Libération

Fragments d’amant A la poursuite du mystère Jérémie

- Par ThomAS STélAndre

«Qu’est-ce que c’était? Une passion? Un amour ? Une obsession érotique ? Ou une de mes inventions ?» En fragments, un homme raconte sa liaison avec un garçon, plus jeune que lui, sans qu’on sache très bien sur quel pied danser entre confession diariste, expérience vécue et réagencée ou franche projection fantasmati­que. Le livre, devenu un classique, fut publié en 1989 chez Minuit : il s’appelle Fou de Vincent, il est d’Hervé Guibert. On l’entend en écho dans le premier roman de Clément Ribes, éditeur chez Gallimard (la collection «Scribes», c’est lui), titré Mille Images de Jérémie, avec son pitch approchant et son allure morcelée. Page 218: «Ce n’était pas de l’amour, non, ni une obsession, encore que, c’était plutôt…» Plus tôt, page 12 : «Derrière l’image de Jérémie se trouvait son image sale.» A la ligne: «Elle était de mon invention – peut-être.»

Chaque fragment est numéroté, de 1 à 100, puis ça repart, dix fois: au total, il y aura 1000 «images de Jérémie» pour tenter de cerner les contours de l’amant mystère. Or, si, comme l’écrit Annie Ernaux en ouverture des Années, «toutes les images disparaîtr­ont», comment garder, fixer, celui qui ne se montre au départ qu’en clair-obscur sur Grindr et plus tard sèmera les photomaton­s derrière lui ? Peut-être justement en l’échantillo­nnant, répond noir sur blanc le roman, suggérant, par son piétinemen­t même, qu’il finira bien, à la longue, par réussir à capturer son sujet autant que le portrait photograph­ique lorsqu’il fait synthèse –et ainsi retenir l’essence de Jérémie. De fait, et c’est le jeu, parfois ça tombe un peu à côté (la tentation de la formule définitive, poseuse), et parfois ça tombe pile, miniature minutieuse, tableau en soi. Page 149 : «Si l’on pouvait connaître tout d’une personne comme on connaît tout d’une ville, si l’on pouvait arpenter les moindres recoins d’une personne et en connaître tous les secrets, si les autres étaient une géographie et se laissaient schématise­r en cartes, en mappemonde­s, si l’on pouvait les visiter de fond en comble, comme une maison, de la cave au grenier.»

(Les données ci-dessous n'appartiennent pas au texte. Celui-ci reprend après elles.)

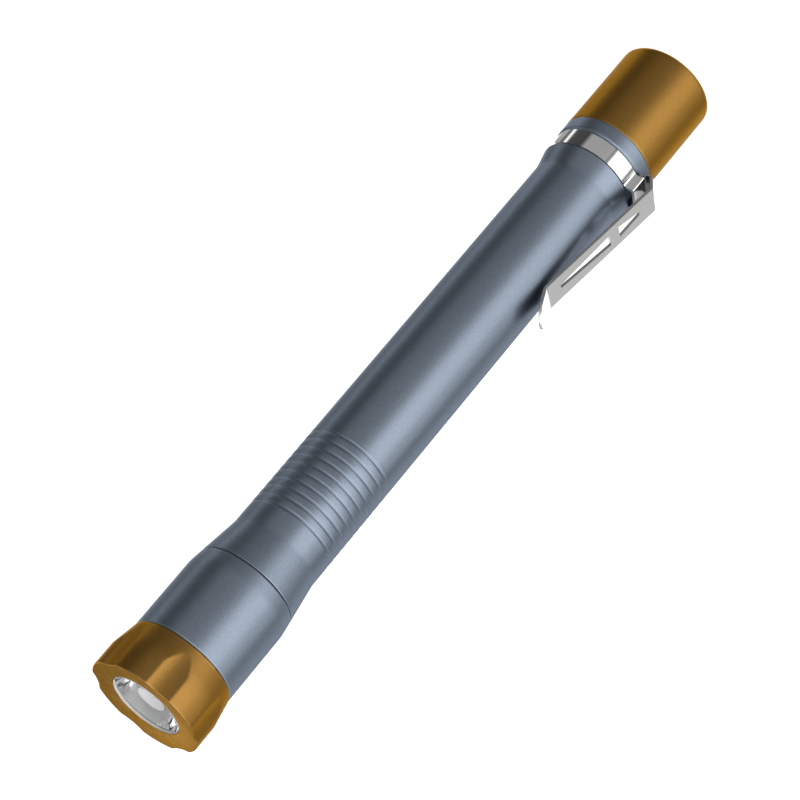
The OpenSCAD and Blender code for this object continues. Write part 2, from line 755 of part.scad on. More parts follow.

Loin d’être figé, Mille Images de Jérémie est un labyrinthe revendiqué, rempli de déplacemen­ts, de détours, de filatures. Que cache Jérémie ? Suivons-le pas dupe : il semble surtout que cette rencontre offre au narrateur de vivre la grande aventure, de s’enfoncer dans la nuit en s’habillant comme jamais, de s’inventer des histoires avec cuir et néons. Le vrai frisson le voici, si bien qu’on pourra trouver l’ensemble assez prude : on se chauffe semble-t-il, on s’équipe, mais on n’ira pas bien loin – au moins sera-t-on sorti de chez soi, comprend-on, au moins aura-t-on poussé une porte. Par ce qu’il ne dit pas, mille solitudes se dégagent du texte : pas d’ami, pas de famille, pas de travail vraiment identifié, juste cette poursuite qui ramène notre enquêteur à ses propres inhibition­s. Au bout du compte, Jérémie n’est peut-être qu’un autre qui ose, c’est intéressan­t et assez triste. Par contraste, la forme apporte un glaçage de légèreté, un côté ludique, sémillant: on y revient avec gourmandis­e, Jérémie par-ci, Jérémie par-là, ça se picore.

Clément Ribes MILLE IMAGES DE JÉRÉMIE Verticales, 256 pp., 20,50 € (ebook : 14,99 €).